The print edition of this month’s Ensign features a time line, including memories and insights from those who have worked on the magazine over the years. With 50 years of history, there are, of course, lots of highlights—so many, in fact, that we couldn’t squeeze in all the memories and insights. So here’s an opportunity to share a few more, from those who have served as managing editor of the Ensign.
Jay M. Todd, who served as managing editor of the Ensign for more than 30 years, says, “My work was [like] walking into a room with the light [already] on. Sometimes the light might seem only similar to that of a 25-watt light bulb—maybe due to a shortcoming of mine that day. Other times it might seem similar to a 100-watt bulb, and sometimes it seemed similar to a 300-watt bulb. But the ‘light in the room’ [was always on.]
“The gift of the Holy Ghost works on all of us in our various life settings,” he continues. “By having that light on it means we can live our lives His way, which really means receiving the Spirit’s guidance, impressions, and doing the Lord’s work—whatever that work is, at home or elsewhere—in harmony with the Lord’s doctrines, teachings, current leaders’ directions, and ever-changing emphases to meet changing circumstances.”
Brother Todd notes that “the word ensign appears in ancient and modern-day scriptural texts, often about the last days when the Lord would raise up an ensign—which is a banner, a symbol, a sign for others to see. That great ensign is the Restoration of the gospel itself, the great prophesied marvelous work and a wonder of the Lord in the last days.”
Since its beginning, Brother Todd says, the Ensign has been “a spiritual and temporal lifeline to the homes of Church members—the means of carrying words of counsel, uplift, and direction from the prophets and Church leaders, a testimony-building vehicle for showing the power of the gospel in members’ lives as they apply those truths in all kinds of real-world circumstances.”

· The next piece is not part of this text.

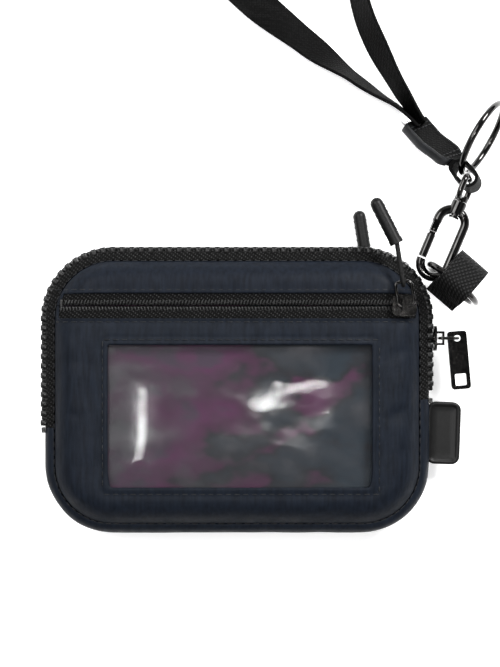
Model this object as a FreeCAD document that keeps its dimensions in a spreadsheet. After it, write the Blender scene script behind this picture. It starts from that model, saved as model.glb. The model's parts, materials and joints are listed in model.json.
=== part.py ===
import FreeCAD, Part
import math
import os
import Sketcher

# Zippered pouch with a card window, a tether clip and a wrist strap.
# It lies on its back: +Z points out of the window side, +Y to the zipped top edge.
# The origin is the middle of the back face that it rests on. Millimetres.

V = FreeCAD.Vector
Z_AXIS = V(0, 0, 1)
doc = FreeCAD.newDocument("zippered_pouch")
sheet = doc.addObject("Spreadsheet::Sheet", "sizes")

SIZES = {
    # pouch shell
    "pouch_width": 136.8, "pouch_depth": 100.2, "pouch_height": 22.0, "corner_radius": 24.0,
    "shell_height": 6.8, "wall": 1.2, "edge_round": 3.0, "back_step": 5.0, "lining": 0.6,
    "lining_margin": 4.5,
    # card window, measured from the middle of the pouch
    "window_left": -45.4, "window_right": 47.5, "window_low": -33.1, "window_high": 16.8,
    "window_corner": 4.0, "film": 0.5, "film_margin": 2.4,
    # pocket zips on the front and the back
    "pocket_line": 30.7, "pocket_half": 5.1, "pocket_left": -63.0, "pocket_right": 63.6,
    "coil_gap": 1.2, "coil_width": 1.8, "coil_height": 1.4, "tape_width": 5.6, "tape": 0.6,
    "pocket_slider_length": 8.6, "pocket_slider_width": 7.6, "slider_plate": 0.9, "slider_post": 0.6,
    "slider_lift": 0.5,
    "front_slider_place": 58.9, "back_slider_place": 48.0,
    "bail_wire": 1.1, "bail_width": 5.6, "bail_reach": 8.4,
    "pull_cord": 1.4, "pull_tip_length": 17.8, "pull_tip_width": 4.6, "cord_in_tip": 1.5,
    "front_cord_reach": 13.6, "back_cord_reach": 9.2, "front_pull_lean": 9.0, "back_pull_lean": 3.0,
    "front_tip_kink": 18.0, "back_tip_kink": 6.0,
    # main zip
    "tooth_pitch": 3.4, "tooth_width": 2.0, "tooth_depth": 1.8, "tooth_reach": 2.6, "chain_gap": 1.0,
    "zip_left_end": -12.3, "zip_right_end": -2.3, "main_slider_place": 19.2, "main_slider_length": 9.0,
    "main_slider_height": 7.4, "pull_plate_length": 21.0, "pull_plate_width": 7.0, "pull_plate": 1.5,
    "pull_plate_top": 2.6, "main_bail_reach": 6.5, "main_bail_height": 6.6,
    # side tag and ribbon loop
    "tag_width": 12.0, "tag_length": 22.5, "tag_thickness": 2.0, "ribbon_width": 12.0, "ribbon": 0.9,
    # tether
    "tether_level": 15.8, "ring_radius": 10.6, "ring_wire": 2.4, "hook_half_width": 4.9,
    "hook_straight": 16.5, "hook_wire": 3.3, "gate_pivot": 12.6, "gate_wire": 3.0, "rivet": 1.2,
    "eye_half_width": 7.4, "eye_wire": 2.2, "eye_start": 25.9, "eye_end": 33.2,
    "tab_width": 10.0, "tab_length": 30.0, "tab_layer": 1.2, "tab_hole": 2.4,
    "key_ring_radius": 13.8, "key_ring_wire": 2.4,
    # wrist strap
    "strap_width": 12.7, "strap_thickness": 1.3,
}
for row, (alias, value) in enumerate(SIZES.items(), start=1):
    sheet.set("A%d" % row, alias.replace("_", " "))
    sheet.set("B%d" % row, str(value))
    sheet.setAlias("B%d" % row, alias)
doc.recompute()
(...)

“For a lot of people, the Ensign seemed like a direct connection with the official Church,” says Brian K. Kelly, who became managing editor when Brother Todd retired. Brother Kelly had worked for the magazines for years before being called as a mission president. “When I returned they asked me to be the managing editor of the Ensign. As a mission president, I was used to receiving inspiration on a regular basis, and when I went to the Ensign, that continued. There were specific things I felt prompted to do, and with the help of the staff, we went ahead and tried to accomplish them.”
He remembers the Ensign as providing more than just articles and information. “It helped to establish a sense of belonging,” he says. “Readers felt they were ‘fellowcitizens with the saints’ [Ephesians 2:19].”

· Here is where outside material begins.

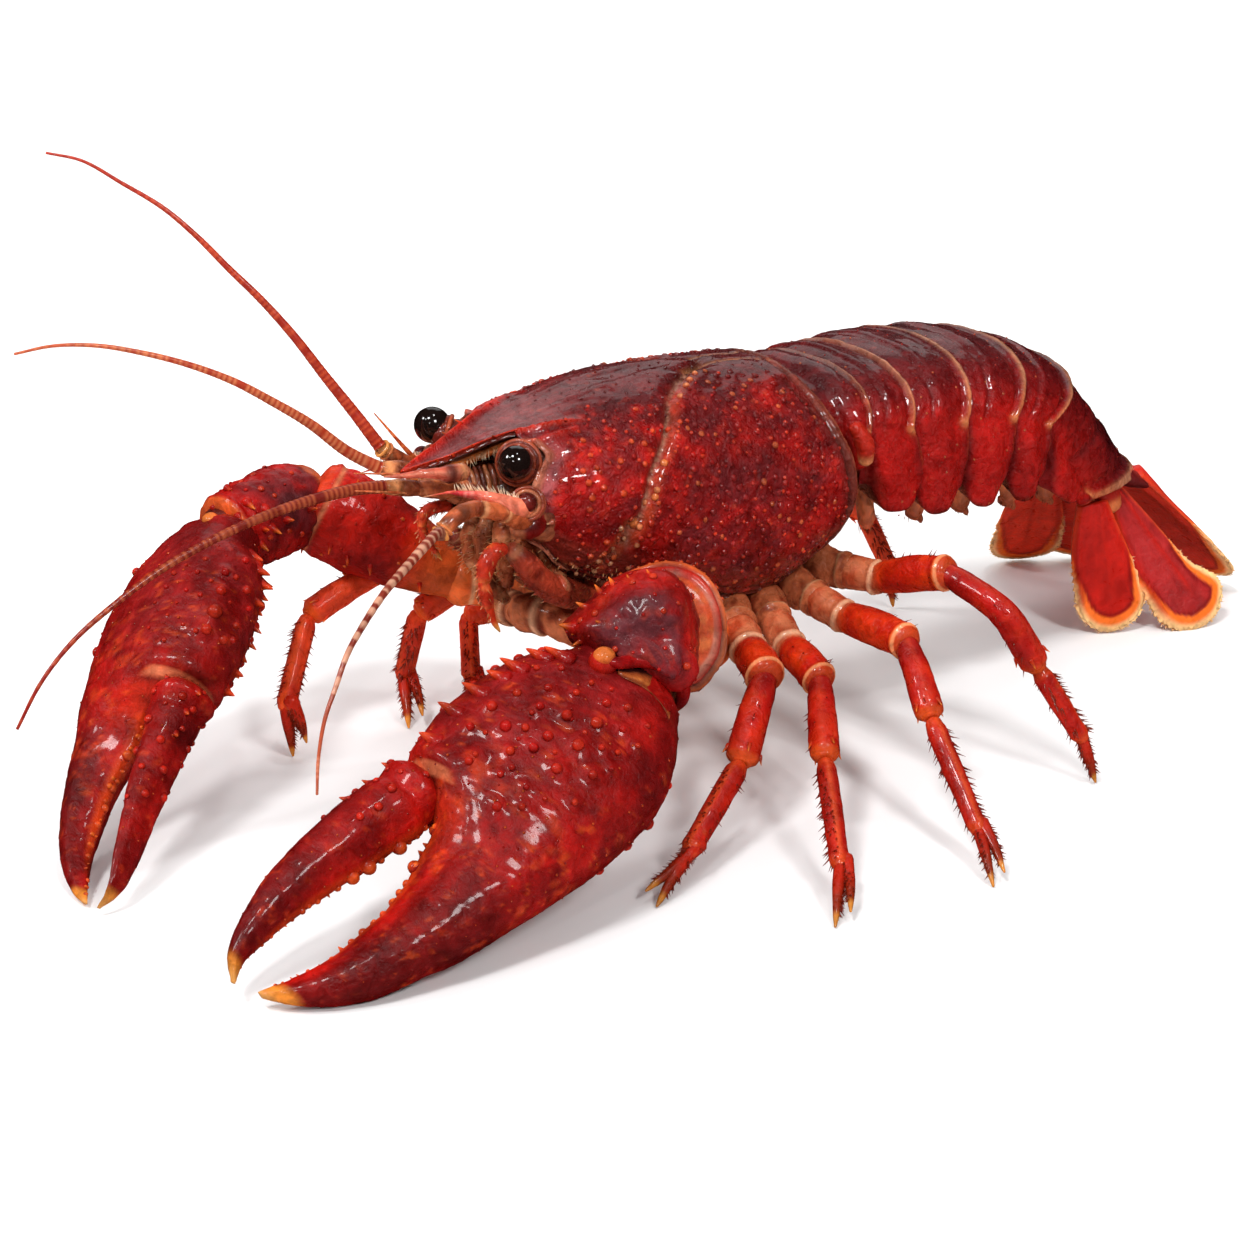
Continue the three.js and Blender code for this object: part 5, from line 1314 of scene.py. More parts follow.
NEAR_SPINES = [(968, 352), (895, 385), (842, 412), (780, 458), (705, 515), (640, 600), (1030, 352)]
FAR_SPINES = [(718, 375), (745, 465), (735, 570), (705, 660), (625, 805), (660, 745), (735, 420), (725, 520)]


def claw_colour(P, s, ang, seed, tipness, side):
    n1, n2, n3 = fbm(P, 0.20, seed), fbm(P, 0.7, seed + 1), fbm(P, 1.9, seed + 2)
    col = mixc(np.broadcast_to(lin(132, 8, 7), P.shape[:2] + (4,)), np.broadcast_to(lin(176, 16, 8), P.shape[:2] + (4,)), smooth(-0.25, 0.45, n1 + 0.3 * n2))
    col = mixc(col, lin(96, 8, 9), smooth(0.0, 0.55, -n1 + 0.35 * n3) * 0.7)
    return col, n1, n2, n3


def palm(side):
    near = side == "left"
    R, C = (250, 220) if near else (220, 180)
    P, s, ang, (w, d, e, n, k) = claw_grid(side, P_OUT, P_IN, P_H, R, C, -3.2, 46.3, False)
    N = normals(P, True)
    deg = np.degrees(ang)
    pc = Piece(f"claw_{side}_hand_shell")
    seed = 300 if near else 330
    top = np.clip(np.sin(ang), 0, 1)
    inn = np.clip(np.cos(ang), 0, 1)
    h = 0.16 * fbm(P, 0.22, seed) + 0.07 * fbm(P, 0.7, seed + 4) * smooth(46, 30, s)
    h += 0.022 * fbm(P * 1.0, 2.4, seed + 5)
    # lengthwise grooves on the fixed finger
    fing = smooth(25, 30, s) * smooth(46, 42, s)
    for a0, dep in ((62, 0.06), (118, 0.05), (245, 0.06), (300, 0.06)):
        h += -dep * bell((deg - a0), 9.0) * fing
    h += 0.035 * fbm(P * np.array([1, 1, 1.0]), 1.5, seed + 6) + 0.03 * noise(P, 3.1, seed + 8)
    # collar at the wrist and hollow rim where the finger is hinged
    h += 0.25 * bell(s - 0.6, 0.5) - 0.35 * bell(s + 0.9, 0.5)
    sock = bell(s - 22.0 + 0.0 * s, 0.9) * smooth(0.35, 0.75, np.cos(ang))
    h += 0.35 * bell(s - 20.6, 0.8) * smooth(0.2, 0.7, np.cos(ang))
    tree0 = bvh_of(P, True)
    # knobs on the shown side, where the photo has them
    px0, py0, sc = (220, 540, 3.015) if near else (30, 440, 3.2)
    ks = NEAR_KNOBS if near else FAR_KNOBS
    kc, kn = many_on_surface(tree0, [(px0 + a / sc, py0 + b / sc) for a, b, _ in ks])
    kr = np.array([r for _, _, r in ks]) / sc / 10.0 * 0.98
    P, mound = swell(P, N, kc, kr * 2.6, kr * 0.95)
    # more knobs of the same kind on the sides that the photo doesn't show
    wt = smooth(1.0, 3.0, s) * smooth(27, 18, s) * smooth(0.15, 0.6, inn + 0.25)
    away = smooth(0.15, -0.15, (N @ BACK))
    pts, nor, rnd = scatter(P, N, wt * away, 2.1, seed + 7, 500)
    keep = (nor @ BACK) < 0.1
    pts, nor, rnd = pts[keep], nor[keep], rnd[keep]
    P = P + N * h[..., None]
    N2 = normals(P, True)
    col, n1, n2, n3 = claw_colour(P, s, ang, seed + 10, None, side)
    # darker back of the fingers, mauve upper palm, orange by the hinge and the cutting edge
    cosr, sinr = np.cos(ang), np.sin(ang)
    fz = smooth(24, 30, s)
    col = mixc(col, lin(88, 5, 6), fz * smooth(-0.6, 0.3, sinr) * smooth(0.75, 0.2, cosr) * (0.70 + 0.25 * n2))
    upper = smooth(23, 14, s) * smooth(-1, 3, s) * smooth(-0.2, 0.5, cosr * 0.8 + sinr * 0.4)
    col = mixc(col, lin(124, 22, 24), upper * smooth(-0.35, 0.35, n1 + 0.5 * n2 + 0.15) * 0.85)
    col = mixc(col, lin(170, 12, 6), smooth(6, 14, s) * smooth(32, 22, s) * smooth(0.3, -0.5, cosr) * 0.55 * smooth(-0.4, 0.3, n2 + 0.2))
    col = mixc(col, lin(196, 44, 20), bell(s - 24.4, 2.6) * smooth(0.1, 0.8, cosr) * 0.7 * smooth(-0.5, 0.3, n2 + 0.25))
    col = mixc(col, lin(212, 66, 20), smooth(24, 27, s) * smooth(44, 38, s) * smooth(0.80, 0.98, cosr) * 0.75)
    col = mixc(col, lin(218, 116, 78), smooth(0.5, 0.25, np.abs(s - 21.75)) * smooth(0.45, 0.65, cosr) * 0.95)
    col = mixc(col, lin(120, 30, 18), bell(s - 22.4, 0.22) * smooth(0.45, 0.65, cosr) * 0.8)
    col = mixc(col, lin(214, 62, 18), smooth(0.15, 0.55, fbm(P, 0.8, seed + 31)) * smooth(12, 20, s) * smooth(38, 28, s) * 0.55)
    col = mixc(col, lin(214, 74, 24), smooth(0.30, 0.55, fbm(P, 1.6, seed + 32)) * smooth(2, 10, s) * smooth(44, 38, s) * 0.5)
    col = mixc(col, AMBER, smooth(44.3, 45.2, s))
    col = mixc(col, lin(238, 176, 104), smooth(45.5, 46.3, s) * 0.6)
    col = mixc(col, lin(196, 92, 48), smooth(0.2, -1.0, s) * 0.8)
    col = mixc(col, lin(176, 20, 12), mound * 0.35)
    add_tube(pc, P, col)
    tree = bvh_of(P, True)
    if len(kc):
        kc2, kn2 = many_on_surface(tree, [(px0 + a / sc, py0 + b / sc) for a, b, _ in ks])
        hot = np.array([(i * 7) % 5 for i in range(len(kc2))]) / 5.0
        tipc = mixc(np.broadcast_to(lin(172, 16, 10), (len(kc2), 4)), np.broadcast_to(lin(206, 56, 22), (len(kc2), 4)), hot * 0.6)
        add_domes(pc, kc2 - kn2 * (kr * 0.22)[:, None], kn2, kr * 0.92, kr * 0.86, lin(140, 12, 9), tipc, seg=10, rings=3)
    if len(pts):
        rr = 0.35 + 0.3 * rnd
        add_domes(pc, pts, nor, rr, rr * 0.8, lin(128, 12, 9), lin(190, 34, 14), seg=10, rings=3)
    # fine points all over
    wf = smooth(-1.0, 1.0, s) * smooth(45, 42, s) * (0.35 + 0.65 * smooth(30, 22, s))
    pts, nor, rnd = scatter(P, N2, wf, 1.15 if near else 1.3, seed + 8, 2400)
    rr = 0.06 + 0.10 * rnd * smooth(30, 20, ((pts - w) @ d) / k)
    tipc = mixc(np.broadcast_to(lin(150, 20, 10), (len(pts), 4)), np.broadcast_to(lin(214, 90, 36), (len(pts), 4)), (rnd > 0.7) * 0.8)
    add_domes(pc, pts, nor, rr, rr * 0.8, lin(130, 12, 8), tipc, seg=7, rings=2, lean=d * 0.05)
    # spines along the inner margin
    sp = NEAR_SPINES if near else FAR_SPINES
    for m, (a, b) in enumerate(sp):
        c, nn = on_surface(tree, px0 + a / sc, py0 + b / sc)
        E_, S_ = float((c - w) @ e), float((c - w) @ d)
        out = unit(1.0 * e + 0.30 * n * np.sign((c - w) @ n + 1e-6) + 0.22 * d)
        L = (2.0 if near else 1.7) * (1.0 + 0.15 * math.sin(m * 2.3))
        add_horns(pc, (c - out * 0.45)[None], out[None], 0.95 if near else 0.75, L, lin(150, 12, 9), lin(212, 64, 22), seg=14, rings=7, bend=d * 0.30, start=0.12)
    ss = np.linspace(3.5, 19.5, 9)
    for m, s_ in enumerate(ss):           # second row on the far side of that margin
        i = int(np.argmin(np.abs(s[:, 0] - s_)))
        j = int(C * (0.93 if near else 0.90)) % C
        c, nn = P[i, j], N2[i, j]
        add_horns(pc, (c - nn * 0.2)[None], unit(nn + 0.5 * d)[None], 0.5, 1.0 + 0.3 * math.sin(m * 1.7), lin(160, 16, 10), ORANGE, seg=8, rings=4, start=0.2)
    # teeth along the cutting edge
    rng = np.random.default_rng(seed + 20)
    s_ = 24.8
    while s_ < 45.2:
        big = 1.0
        if near and abs(s_ - 28.6) < 0.5:
            big = 1.9
        if not near and abs(s_ - 29.0) < 0.5:
            big = 1.9
        r_ = (0.26 + 0.16 * rng.random()) * big * (1 - 0.45 * smooth(36, 45, s_))
        i = int(np.argmin(np.abs(s[:, 0] - s_)))
        c = P[i, 0] + n * rng.uniform(-0.25, 0.25)
        way = unit(e + d * rng.uniform(-0.2, 0.25) + n * rng.uniform(-0.2, 0.3))[None]
        if big > 1 or rng.random() < 0.62:
            add_domes(pc, (c - e * 0.16)[None], way, r_ * 1.12, r_ * 1.30, lin(150, 18, 9), lin(208, 74, 26), seg=14, rings=6)
        else:
            add_horns(pc, (c - e * 0.25)[None], way, r_ * 1.15, r_ * 1.3 + 0.20, lin(170, 26, 12), lin(216, 88, 30), seg=9, rings=4, start=0.1)
        if rng.random() < 0.5:
            c2 = P[i, 8 if near else 6]
            add_domes(pc, c2[None], N2[i, 8 if near else 6][None], r_ * 0.8, r_ * 0.7, lin(190, 40, 14), lin(226, 96, 30), seg=9, rings=3)
        s_ += r_ * 2.3 + 0.14 + 0.5 * rng.random()
    return pc.make([f"claw_{side}_hand"], "claw_shell", M_CLAW)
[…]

Don Searle, who became managing editor after Brian Kelly, says, “It would be impossible for me to list all the good qualities of the people with whom I worked while at the Ensign—staff members of the New Era and Friend, designers, photographers, other Church employees—and I was even assigned a number of times to work with General Authorities or to interview them.
“The personal associations that came through all of these assignments were great sources of learning and growth for me. I often reflected during those years that there were many qualified members in the Church who would love to work for the magazines, but only a handful of us actually had that opportunity. I will be ever grateful that the Lord allowed me to be one of them.”

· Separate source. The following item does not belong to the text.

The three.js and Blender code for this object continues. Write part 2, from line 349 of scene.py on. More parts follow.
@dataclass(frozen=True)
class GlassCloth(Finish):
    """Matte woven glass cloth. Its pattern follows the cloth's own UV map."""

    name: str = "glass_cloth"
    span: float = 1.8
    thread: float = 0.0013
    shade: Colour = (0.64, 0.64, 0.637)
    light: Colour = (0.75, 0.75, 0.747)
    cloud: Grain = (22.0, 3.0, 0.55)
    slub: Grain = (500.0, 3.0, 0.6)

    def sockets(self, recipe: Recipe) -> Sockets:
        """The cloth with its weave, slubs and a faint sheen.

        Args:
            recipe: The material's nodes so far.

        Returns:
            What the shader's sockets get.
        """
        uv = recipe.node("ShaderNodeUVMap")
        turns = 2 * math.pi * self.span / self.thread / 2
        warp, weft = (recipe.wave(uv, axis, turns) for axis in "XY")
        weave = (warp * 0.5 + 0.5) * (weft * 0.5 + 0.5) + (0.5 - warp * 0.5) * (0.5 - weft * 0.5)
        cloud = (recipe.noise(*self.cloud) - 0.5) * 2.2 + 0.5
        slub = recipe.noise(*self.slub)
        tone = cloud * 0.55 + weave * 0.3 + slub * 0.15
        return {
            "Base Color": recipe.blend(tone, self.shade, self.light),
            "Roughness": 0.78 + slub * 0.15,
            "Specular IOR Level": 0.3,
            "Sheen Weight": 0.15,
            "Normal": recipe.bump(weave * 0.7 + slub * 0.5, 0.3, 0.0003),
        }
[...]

The Church was rapidly becoming more and more international when R. Val Johnson was asked to become the managing editor of both the Ensign and the Liahona. He had previously worked for both publications and was encouraged to continue the effort to bring identical magazine content to all members of the Church.
Brother Johnson says that one of the great lessons he learned while working at the Church magazines was the value of both counsel and councils. “One person may feel strongly about an idea walking into a meeting, but when the group has a chance to counsel together as they bounce the idea off one another, perspectives and opinions often change. Revelation comes through the counsel of councils. I saw that over and over again and came to appreciate how important councils, both on earth and in heaven, really are.”
He also says, “Over the years my admiration of the General Authorities and General Officers of the Church grew tremendously, and my testimony of Jesus Christ, of His intimate leadership, and of His gospel—administered at a personal level—has expanded. In interacting with the leaders of the Church, I came to recognize them as fallible human beings who, despite their imperfections, sought for and received divine direction in their work. These are good men and women, in every sense of the word, and the world is lucky to have them doing the work they do.”
He feels a similar admiration for staff members who have worked for the magazines over the years, describing them as “sent to serve the Lord and His Church at times when the Lord needed their particular skills and talents to build His kingdom.”
Adam Olson, the current managing editor of the Ensign and Liahona, says the time is right for the two magazines to become one.
“The scriptures encourage us to have our ‘hearts knit together in unity and in love one towards another’ [Mosiah 18:21],” he says. “Technology is allowing that to happen more and more. For 50 years, the Ensign has blessed the Church. Now we turn to a future where the voice of the Lord increasingly will be to all people [see Doctrine and Covenants 1:4]. As Lehi and his family did, we will turn to the Liahona—and the words of Church leaders that it contains—to provide guidance and direction as we move toward a unity of faith.”
When I first started working at the Church magazines so many years ago, I regarded the Ensign staff as coworkers with offices in an adjacent hallway. Over the years, I have come to see these friends and colleagues—dedicated writers, editors, designers, and photographers who have worked and who now work on the magazines—as fellow servants who more than anything seek to build the kingdom of God. And I have learned that the Ensign editorial family also includes equally diligent translators, local pages editors, and contributors all around the world.
As Church magazines move toward a marvelous future, may we remember the wonderful role the Ensign and the other magazines have played for 50 years. As we rejoice in the banner of truth we have followed, let us now look to the Liahona as a compass that will guide us in the future.